### [EXERCISE DIRECTIONS]
Write out all the data again, exactly as it stands.

### [COLLECTED DATA]
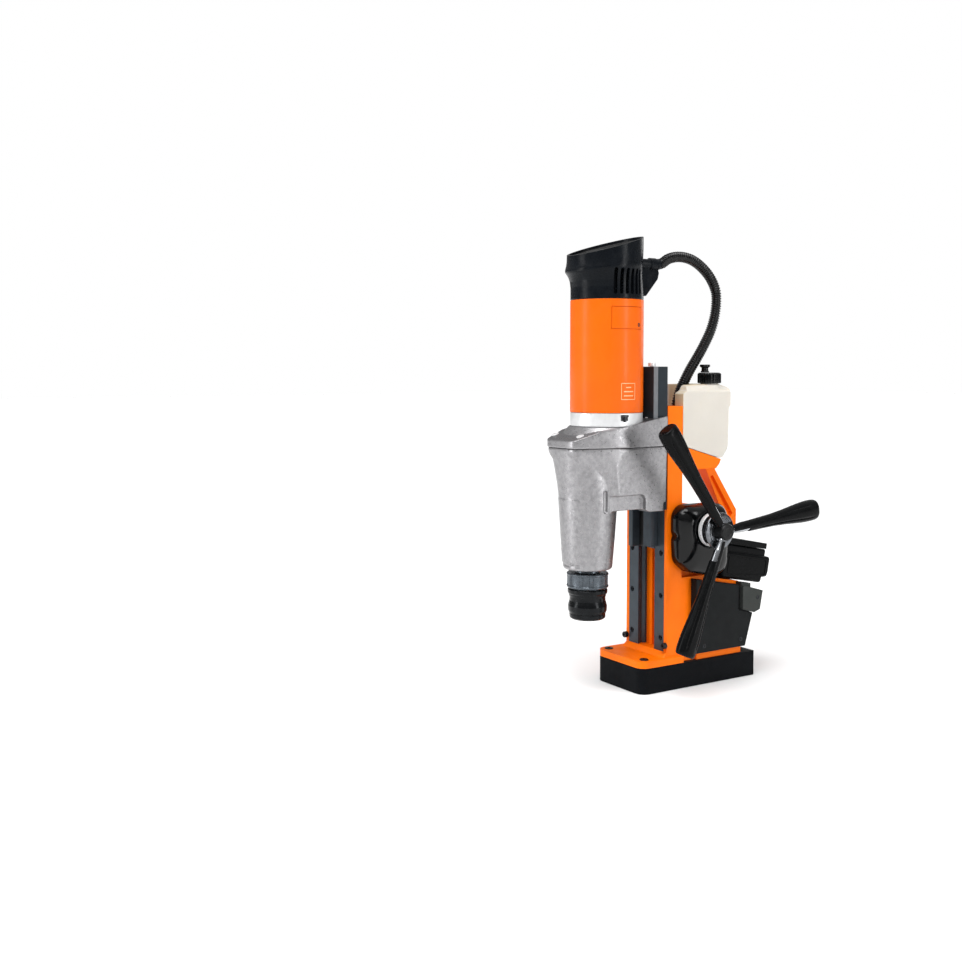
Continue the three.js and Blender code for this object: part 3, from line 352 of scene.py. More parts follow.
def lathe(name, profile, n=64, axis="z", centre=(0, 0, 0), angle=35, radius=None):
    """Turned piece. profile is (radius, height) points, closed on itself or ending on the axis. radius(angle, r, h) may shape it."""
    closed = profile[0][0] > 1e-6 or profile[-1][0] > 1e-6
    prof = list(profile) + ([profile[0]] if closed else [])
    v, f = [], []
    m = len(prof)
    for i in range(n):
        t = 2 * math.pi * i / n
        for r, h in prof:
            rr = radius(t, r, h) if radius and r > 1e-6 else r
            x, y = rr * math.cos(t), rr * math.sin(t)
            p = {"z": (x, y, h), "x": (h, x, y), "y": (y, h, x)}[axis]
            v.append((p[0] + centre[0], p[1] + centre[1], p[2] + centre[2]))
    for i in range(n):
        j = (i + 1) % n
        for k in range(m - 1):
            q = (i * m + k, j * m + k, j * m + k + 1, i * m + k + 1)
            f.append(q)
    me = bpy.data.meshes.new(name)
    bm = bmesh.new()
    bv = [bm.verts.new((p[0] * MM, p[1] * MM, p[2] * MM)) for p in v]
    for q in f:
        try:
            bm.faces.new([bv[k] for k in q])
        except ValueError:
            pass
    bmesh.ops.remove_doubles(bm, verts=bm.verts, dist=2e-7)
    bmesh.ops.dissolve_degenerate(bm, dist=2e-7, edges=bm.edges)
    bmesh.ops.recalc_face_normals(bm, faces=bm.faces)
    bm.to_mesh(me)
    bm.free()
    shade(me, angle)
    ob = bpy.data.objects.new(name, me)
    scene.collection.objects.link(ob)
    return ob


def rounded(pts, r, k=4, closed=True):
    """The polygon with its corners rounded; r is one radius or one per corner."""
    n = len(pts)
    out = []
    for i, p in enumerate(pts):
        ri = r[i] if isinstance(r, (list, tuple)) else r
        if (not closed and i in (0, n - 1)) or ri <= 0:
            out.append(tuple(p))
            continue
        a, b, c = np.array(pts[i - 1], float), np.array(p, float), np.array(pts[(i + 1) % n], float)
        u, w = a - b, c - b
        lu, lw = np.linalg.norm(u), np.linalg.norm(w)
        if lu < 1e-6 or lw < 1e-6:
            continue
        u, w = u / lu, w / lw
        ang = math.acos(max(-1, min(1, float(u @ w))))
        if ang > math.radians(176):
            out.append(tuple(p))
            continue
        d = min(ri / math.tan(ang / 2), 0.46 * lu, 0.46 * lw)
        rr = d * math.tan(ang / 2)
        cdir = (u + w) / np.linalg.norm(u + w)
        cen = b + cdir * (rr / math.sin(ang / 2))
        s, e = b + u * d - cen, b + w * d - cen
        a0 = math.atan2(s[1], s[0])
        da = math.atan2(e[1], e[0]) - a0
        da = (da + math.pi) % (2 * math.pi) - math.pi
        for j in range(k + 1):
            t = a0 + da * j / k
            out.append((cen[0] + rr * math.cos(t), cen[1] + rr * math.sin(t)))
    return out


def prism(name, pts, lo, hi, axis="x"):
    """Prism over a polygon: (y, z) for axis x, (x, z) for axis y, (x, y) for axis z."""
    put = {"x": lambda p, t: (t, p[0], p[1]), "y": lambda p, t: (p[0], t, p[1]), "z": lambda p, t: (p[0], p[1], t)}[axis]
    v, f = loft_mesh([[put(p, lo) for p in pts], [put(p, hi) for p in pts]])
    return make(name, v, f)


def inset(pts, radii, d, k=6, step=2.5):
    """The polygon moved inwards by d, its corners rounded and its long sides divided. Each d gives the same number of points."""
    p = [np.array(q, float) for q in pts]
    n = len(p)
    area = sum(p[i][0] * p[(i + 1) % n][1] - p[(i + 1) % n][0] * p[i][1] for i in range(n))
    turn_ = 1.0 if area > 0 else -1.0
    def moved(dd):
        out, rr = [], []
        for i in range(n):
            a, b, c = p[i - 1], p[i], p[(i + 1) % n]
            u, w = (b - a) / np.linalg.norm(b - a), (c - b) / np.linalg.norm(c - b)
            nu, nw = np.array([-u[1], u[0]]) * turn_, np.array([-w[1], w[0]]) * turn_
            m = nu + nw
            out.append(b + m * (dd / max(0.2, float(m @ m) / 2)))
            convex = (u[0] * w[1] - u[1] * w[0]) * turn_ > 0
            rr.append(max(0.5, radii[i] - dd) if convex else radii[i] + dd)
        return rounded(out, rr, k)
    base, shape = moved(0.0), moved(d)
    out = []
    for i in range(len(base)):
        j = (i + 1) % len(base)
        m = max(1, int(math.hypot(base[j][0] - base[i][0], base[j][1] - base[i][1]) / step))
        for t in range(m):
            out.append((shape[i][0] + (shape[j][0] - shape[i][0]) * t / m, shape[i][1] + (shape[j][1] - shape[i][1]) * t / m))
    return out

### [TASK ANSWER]
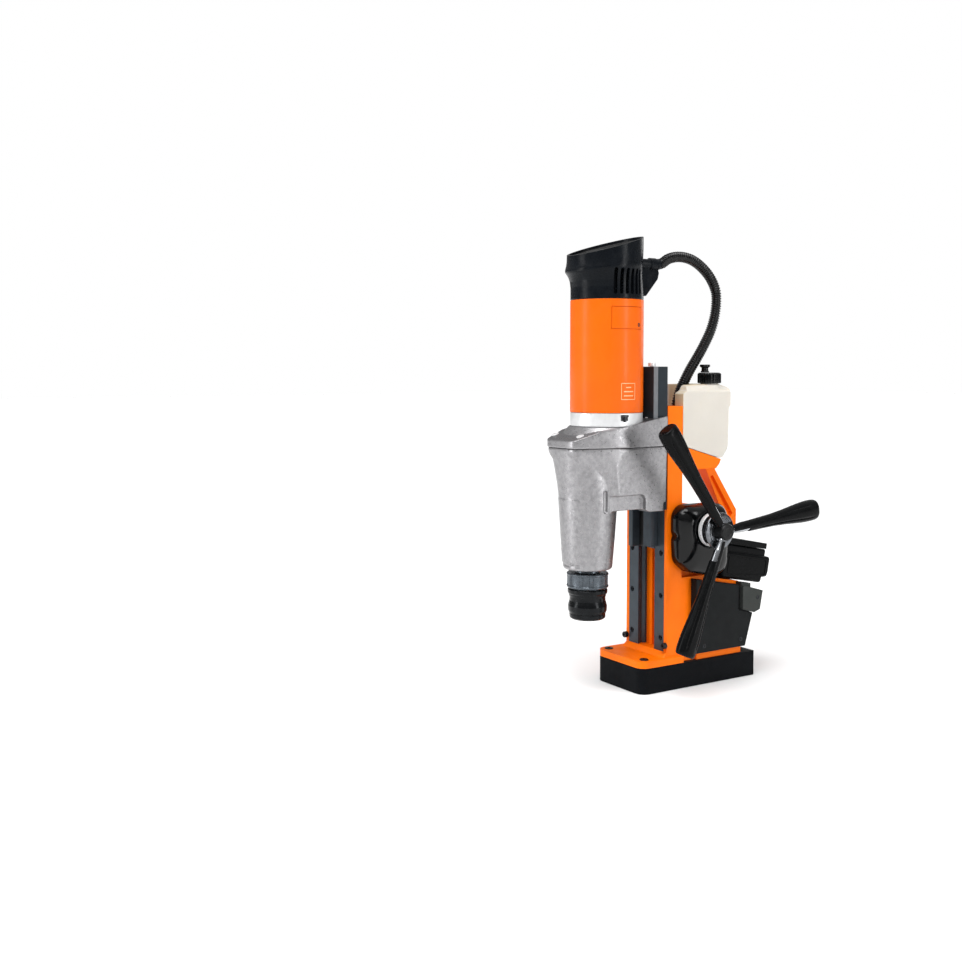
Continue the three.js and Blender code for this object: part 3, from line 352 of scene.py. More parts follow.
def lathe(name, profile, n=64, axis="z", centre=(0, 0, 0), angle=35, radius=None):
    """Turned piece. profile is (radius, height) points, closed on itself or ending on the axis. radius(angle, r, h) may shape it."""
    closed = profile[0][0] > 1e-6 or profile[-1][0] > 1e-6
    prof = list(profile) + ([profile[0]] if closed else [])
    v, f = [], []
    m = len(prof)
    for i in range(n):
        t = 2 * math.pi * i / n
        for r, h in prof:
            rr = radius(t, r, h) if radius and r > 1e-6 else r
            x, y = rr * math.cos(t), rr * math.sin(t)
            p = {"z": (x, y, h), "x": (h, x, y), "y": (y, h, x)}[axis]
            v.append((p[0] + centre[0], p[1] + centre[1], p[2] + centre[2]))
    for i in range(n):
        j = (i + 1) % n
        for k in range(m - 1):
            q = (i * m + k, j * m + k, j * m + k + 1, i * m + k + 1)
            f.append(q)
    me = bpy.data.meshes.new(name)
    bm = bmesh.new()
    bv = [bm.verts.new((p[0] * MM, p[1] * MM, p[2] * MM)) for p in v]
    for q in f:
        try:
            bm.faces.new([bv[k] for k in q])
        except ValueError:
            pass
    bmesh.ops.remove_doubles(bm, verts=bm.verts, dist=2e-7)
    bmesh.ops.dissolve_degenerate(bm, dist=2e-7, edges=bm.edges)
    bmesh.ops.recalc_face_normals(bm, faces=bm.faces)
    bm.to_mesh(me)
    bm.free()
    shade(me, angle)
    ob = bpy.data.objects.new(name, me)
    scene.collection.objects.link(ob)
    return ob


def rounded(pts, r, k=4, closed=True):
    """The polygon with its corners rounded; r is one radius or one per corner."""
    n = len(pts)
    out = []
    for i, p in enumerate(pts):
        ri = r[i] if isinstance(r, (list, tuple)) else r
        if (not closed and i in (0, n - 1)) or ri <= 0:
            out.append(tuple(p))
            continue
        a, b, c = np.array(pts[i - 1], float), np.array(p, float), np.array(pts[(i + 1) % n], float)
        u, w = a - b, c - b
        lu, lw = np.linalg.norm(u), np.linalg.norm(w)
        if lu < 1e-6 or lw < 1e-6:
            continue
        u, w = u / lu, w / lw
        ang = math.acos(max(-1, min(1, float(u @ w))))
        if ang > math.radians(176):
            out.append(tuple(p))
            continue
        d = min(ri / math.tan(ang / 2), 0.46 * lu, 0.46 * lw)
        rr = d * math.tan(ang / 2)
        cdir = (u + w) / np.linalg.norm(u + w)
        cen = b + cdir * (rr / math.sin(ang / 2))
        s, e = b + u * d - cen, b + w * d - cen
        a0 = math.atan2(s[1], s[0])
        da = math.atan2(e[1], e[0]) - a0
        da = (da + math.pi) % (2 * math.pi) - math.pi
        for j in range(k + 1):
            t = a0 + da * j / k
            out.append((cen[0] + rr * math.cos(t), cen[1] + rr * math.sin(t)))
    return out


def prism(name, pts, lo, hi, axis="x"):
    """Prism over a polygon: (y, z) for axis x, (x, z) for axis y, (x, y) for axis z."""
    put = {"x": lambda p, t: (t, p[0], p[1]), "y": lambda p, t: (p[0], t, p[1]), "z": lambda p, t: (p[0], p[1], t)}[axis]
    v, f = loft_mesh([[put(p, lo) for p in pts], [put(p, hi) for p in pts]])
    return make(name, v, f)


def inset(pts, radii, d, k=6, step=2.5):
    """The polygon moved inwards by d, its corners rounded and its long sides divided. Each d gives the same number of points."""
    p = [np.array(q, float) for q in pts]
    n = len(p)
    area = sum(p[i][0] * p[(i + 1) % n][1] - p[(i + 1) % n][0] * p[i][1] for i in range(n))
    turn_ = 1.0 if area > 0 else -1.0
    def moved(dd):
        out, rr = [], []
        for i in range(n):
            a, b, c = p[i - 1], p[i], p[(i + 1) % n]
            u, w = (b - a) / np.linalg.norm(b - a), (c - b) / np.linalg.norm(c - b)
            nu, nw = np.array([-u[1], u[0]]) * turn_, np.array([-w[1], w[0]]) * turn_
            m = nu + nw
            out.append(b + m * (dd / max(0.2, float(m @ m) / 2)))
            convex = (u[0] * w[1] - u[1] * w[0]) * turn_ > 0
            rr.append(max(0.5, radii[i] - dd) if convex else radii[i] + dd)
        return rounded(out, rr, k)
    base, shape = moved(0.0), moved(d)
    out = []
    for i in range(len(base)):
        j = (i + 1) % len(base)
        m = max(1, int(math.hypot(base[j][0] - base[i][0], base[j][1] - base[i][1]) / step))
        for t in range(m):
            out.append((shape[i][0] + (shape[j][0] - shape[i][0]) * t / m, shape[i][1] + (shape[j][1] - shape[i][1]) * t / m))
    return out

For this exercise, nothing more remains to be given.